Slab City: The Last Free Place
Do come here with an open mind if you plan to visit. Many people we know would be completely offended by the post-apocalyptic look of the place.
To come here requires someone who is willing to look beyond the surface, to scratch a little deeper at a situation to learn the real story.
What Slab City Is:
- Free camping. It’s a spot of abandoned, state-owned land where hundreds of travelers from all over the world come to stay for free, some permanently, others just to ride out winter. Call us squatters, if you will, since nobody has “official” permission to be here.
- Serious Boondocking. There are no facilities whatsoever: no electricity, water, or trash. Nothing. The closest dump station is 8 miles away.
- Kinda trashy, in places. Yes, there is some garbage and abandoned RVs around. The state doesn’t care about this spot, and the closest city refuses to clean it up since residents don’t pay to be here. It’s up to campers to be responsible for taking trash to town, and like any neighborhood, some people are better about this than others.
- Very Social. There is much to do and see here, including social clubs, a couple of concert stages, a library, an 18 hole golf course, a church, hot springs, and more. We’ve been to two potlucks, and seem to be doing something every night of the week. We’ve never been so active in one location before.
What Slab City Isn’t:
- Lawless. Contrary to how the media portrays it, I don’t feel in any more in danger here than I do in most cities. Sure, there are some sketchy looking characters, but if you keep away from them, they’ll most likely keep away from you. The county sheriff makes regular runs through here, and Border Patrol is constantly driving through.
- Depressing. There is more creativity here than any tidy suburban neighborhood I’ve been to. Residents have contributed many hours of labor to build free amenities like the golf course (with free equipment!), concert stages, church, or the public shower down near the springs. I’m impressed that people would do so much with so little, in such an unforgiving desert environment. Now if they could only get it together to do something about the trash . . .

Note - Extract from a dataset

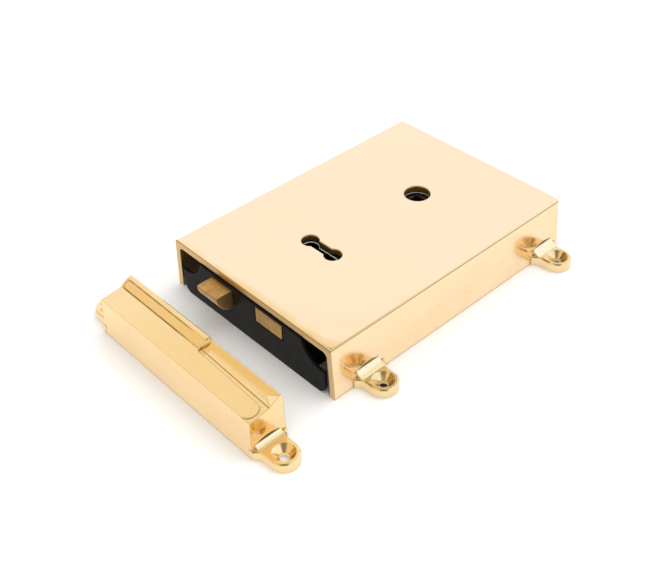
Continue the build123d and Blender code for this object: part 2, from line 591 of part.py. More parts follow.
def make_keep():
    """Box keep, cast hollow: open behind and towards the lock, with a lip along its mouth."""
    left, right = KEEP_X - KEEP_HALF_LENGTH, KEEP_X + KEEP_HALF_LENGTH
    blend = KEEP_JOG_X - KEEP_JOG_RUN
    body = along_x(keep_section(KEEP_TOP_REAR_Y, False), left, blend)
    scoop_start = Pos(blend, KEEP_FRONT, 0) * keep_section(KEEP_SCOOP_Y0, True)
    scoop_end = Pos(right, KEEP_FRONT, 0) * keep_section(KEEP_SCOOP_Y1, True)
    body += loft([scoop_start, scoop_end], ruled=True)
    corner = (KEEP_TOP_REAR_Y + 0.5, KEEP_TOP_REAR + 0.9)
    lip_top = (KEEP_LIP_Y + 2.2, KEEP_HEIGHT)
    cheek = make_face(Polyline((13.2, 20.6), (18.9, 24.0), lip_top, (KEEP_LIP_Y, KEEP_LIP_Z), corner, close=True))
    tip = make_face(Polyline((17.8, 23.6), (18.8, 23.8), (18.5, 24.5), (18.1, 24.6), (17.8, 24.3), close=True))
    cheek = Pos(blend, KEEP_FRONT, 0) * (Plane.YZ * cheek)
    tip = Pos(KEEP_JOG_X, KEEP_FRONT, 0) * (Plane.YZ * tip)
    body += loft([cheek, tip], ruled=True)
    body -= panel_rebate(blend, right)
    body += scoop_web(KEEP_X + KEEP_HALF_LENGTH_TOP + 0.3)
    body &= keep_ends(0)
    body -= along_x(keep_hollow(), left, right) & keep_ends(KEEP_WALL)

    wall_at_ear = KEEP_HALF_LENGTH - (KEEP_HALF_LENGTH - KEEP_HALF_LENGTH_TOP) * EAR_THICKNESS / KEEP_END_HEIGHT
    ear_body, hole = ear(KEEP_EAR_X - wall_at_ear, KEEP_COVE_RADIUS)
    for turn, sign in ((0, 1), (180, -1)):
        place = Pos(KEEP_X + sign * KEEP_EAR_X, KEEP_FRONT + KEEP_DEPTH / 2) * Rot(0, 0, turn)
        body = body + place * ear_body - place * hole
    return body


NODES = {
    "cover": make_cover(),
    "keep": make_keep(),
    "lock_case": make_lock_case(),
    "back_plate": make_back_plate(),
    "forend_plate": make_forend_plate(),
    "case_pillars": make_case_pillars(),
    "cap_screws": make_cap_screws(),
    "latch_head": make_latch_head(),
    "latch_tail": make_latch_tail(),
    "latch_rivet": latch_rivet(),
    "latch_spring_rod": make_latch_spring_rod(),
    "latch_spring": make_latch_spring(),
    "latch_bracket": make_latch_bracket(),
    "tail_guide": make_tail_guide(),
    "follower": make_follower(),
    "deadbolt_head": make_deadbolt_head(),
    "deadbolt_tail": make_deadbolt_tail(),
    "deadbolt_rivets": Compound(children=deadbolt_rivets()),
    "deadbolt_stump": make_deadbolt_stump(),
    "bolt_guide": make_bolt_guide(),
    "lever_pivot": make_lever_pivot(),
    "lever_spacer": make_lever_spacer(),
}
for number in range(3):
    NODES[f"lever_{number + 1}"] = make_lever(number)
    NODES[f"lever_spring_{number + 1}"] = make_lever_spring(number)

os.makedirs("parts", exist_ok=True)
for name, solid in NODES.items():
    export_step(solid, f"parts/{name}.step")
    size = solid.bounding_box().size
    print(f"{name:18s} {size.X:7.2f} {size.Y:7.2f} {size.Z:7.2f}  volume {solid.volume:9.1f}  solids {len(solid.solids())}")
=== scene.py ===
"""Finishes, light and camera for a brass rim lock cover with its lock and keep."""

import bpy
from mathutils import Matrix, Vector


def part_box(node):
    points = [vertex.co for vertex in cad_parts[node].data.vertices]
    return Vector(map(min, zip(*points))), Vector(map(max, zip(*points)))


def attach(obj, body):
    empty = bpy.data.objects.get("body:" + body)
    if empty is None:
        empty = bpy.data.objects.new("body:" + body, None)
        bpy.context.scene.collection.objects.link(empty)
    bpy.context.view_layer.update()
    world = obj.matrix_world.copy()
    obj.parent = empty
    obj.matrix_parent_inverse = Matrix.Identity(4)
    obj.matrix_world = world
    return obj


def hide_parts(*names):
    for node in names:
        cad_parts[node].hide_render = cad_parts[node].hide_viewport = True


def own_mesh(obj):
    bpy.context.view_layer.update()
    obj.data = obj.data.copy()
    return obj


bl_info = {
    "name": "Rim lock",
    "version": (1, 0, 0),
    "blender": (4, 5, 0),
    "location": "View3D > Sidebar > Rim lock",
    "description": "Polished cast brass cover and keep around a black enamelled lock",
    "category": "Object",
}

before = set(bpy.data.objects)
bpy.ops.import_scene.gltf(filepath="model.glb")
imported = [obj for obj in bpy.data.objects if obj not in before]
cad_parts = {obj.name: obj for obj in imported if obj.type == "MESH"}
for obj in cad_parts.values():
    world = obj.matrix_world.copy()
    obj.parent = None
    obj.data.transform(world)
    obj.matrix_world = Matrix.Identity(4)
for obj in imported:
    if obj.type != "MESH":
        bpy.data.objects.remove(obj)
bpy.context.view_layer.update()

import math

import bmesh
import bpy
from bpy.props import FloatProperty, FloatVectorProperty, IntProperty, PointerProperty
from mathutils import Matrix, Vector

# Directions of the camera's view and of its right side.
FORWARD = Vector((-0.5676, 0.5103, -0.6460))
RIGHT = Vector((0.6826, 0.7304, -0.0228))
SENSOR_WIDTH = 36.0
CLIP_NEAR = 0.01
CLIP_FAR = 50.0

# All sizes below are in metres. A mask's box stands out from the solid by PAST, or holds a skin of it by SKIN.
PAST = 0.001
SKIN = 0.0002

# The ears: their length, the cover's screw holes from its middle, their top face, their half width and their arc.
EAR_REACH = 0.0159
EAR_ACROSS = 0.0658
EAR_ALONG = 0.0621
EAR_DECK = 0.0050
EAR_HALF = 0.0070
EAR_ARC_RISE = 0.0017
EAR_GLEAM_OUT = 0.62
EAR_GLEAM_UP = 0.78

# The cover and the case, where their finishes follow the solids. Holes are areas as (x, y) of two corners.
SHELL_WALL = 0.0028
COVER_REAR_WALL = 0.0042
COVER_ROOF = 0.0031
COVER_EAR_WALL = 0.05656
COVER_COVE = 0.0030
COVER_TOP_EDGE = 0.0012
COVER_EDGE_INSET = 0.0014
COVER_HOLES = ((-0.02, -0.05), (0.02, 0.04))
COVER_HOLE_DEPTHS = (0.0050, 0.0004)
CASE_HOLES = ((-0.03, -0.06), (0.03, 0.05))
CASE_RIM = 0.0006

# The keep: its pocket, the band on its left lip and the jog between its two lips.
KEEP_FRONT_WALL = 0.0024
KEEP_POCKET_ROOF = 0.0188
KEEP_EAR_WALL = 0.0544
KEEP_COVE = 0.0018
BAND_START = 0.0045
BAND_END = 0.009
BAND_MIDDLE = 0.0144
BAND_HALF = 0.0018
BAND_FLOOR = 0.0205
JOG_PLACE = 0.0082
JOG_HALF = 0.0024
JOG_FRONT = 0.0122
JOG_REAR = 0.0016
JOG_HEIGHTS = (0.0200, 0.0300)
JOG_SLOPE = (0.0, -0.614, 0.789)

# The floor: its half width, where the lock covers it, and the distances over which its painted shadow in a screw
# hole fades.
FLOOR_HALF = 3.0
UNDER_LOCK = ((-0.057, -0.083, -1.0), (0.057, 0.076, 1.0))
SCREW_SHADE = (0.0048, 0.0032)

# Roughness: what a dull or a raw face adds to that of a polished one, and the smoothest of each other finish.
DULL_ROUGHNESS = 0.30
RAW_ROUGHNESS = 0.42
ENAMEL_ROUGHNESS = 0.30
BOLT_ROUGHNESS = 0.36
LEVER_ROUGHNESS = 0.30
STEEL_ROUGHNESS = 0.34
WIRE_ROUGHNESS = 0.26

# Heights of small relief, after the share of the grain's height that a pit goes down.
PIT_SHARE = 0.30
GRAIN_HEIGHT = 0.00025
IRON_HEIGHT = 0.00010
FILE_HEIGHT = 0.00004
ENAMEL_WAVES = 0.00003
ENAMEL_PEEL = 0.00002
DRAWN_HEIGHT = 0.00002

WHITE = (1, 1, 1, 1)
HOLLOW_PAINTED_HIGHLIGHT = (1.0, 0.91, 0.62, 1)
HOLE_PAINTED_SHADOW = (0.05, 0.03, 0.015, 1)
BARE_METAL_AND_GLINT = (0.95, 0.94, 0.92, 1)
HOUSE_DUST = (0.012, 0.009, 0.007, 1)
OLD_OIL_AND_SHADE = (0.05, 0.04, 0.03, 1)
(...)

- Mainstream. It’s as if someone took a sampling of every kind of ethnicity, personality type and mental disorder, and shipped them here. There are international travelers, old folks, musicians, fulltime Rvers, wandering travelers and offroad enthusiasts, all camped out in the same area as drifters, people struggling with addictions, mental illness and/or homelessness. Everyone seems to get along, following a live and let live attitude.
The desert scenery outside Slab City is beautiful, surrounded by a rugged mountain range. On most days, you can look east to the Chocolate Mountains, about 2 miles away, and watch the US Navy spend your tax dollars by practicing bombing runs and playing war games in the air. We took two hour bike rides without seeing another soul.
The other day, Jim went to see Solar Mike, about our solar system. Mike asked Jim “How long are you staying?” Jim replied with “oh, a week or two.” Mike looked at Jim with a knowing look and chuckled… “Yeah, right.”
I think he could tell just by looking at us. The Slab City lifestyle is agreeing with us, and we’re going to find it hard to break camp this week.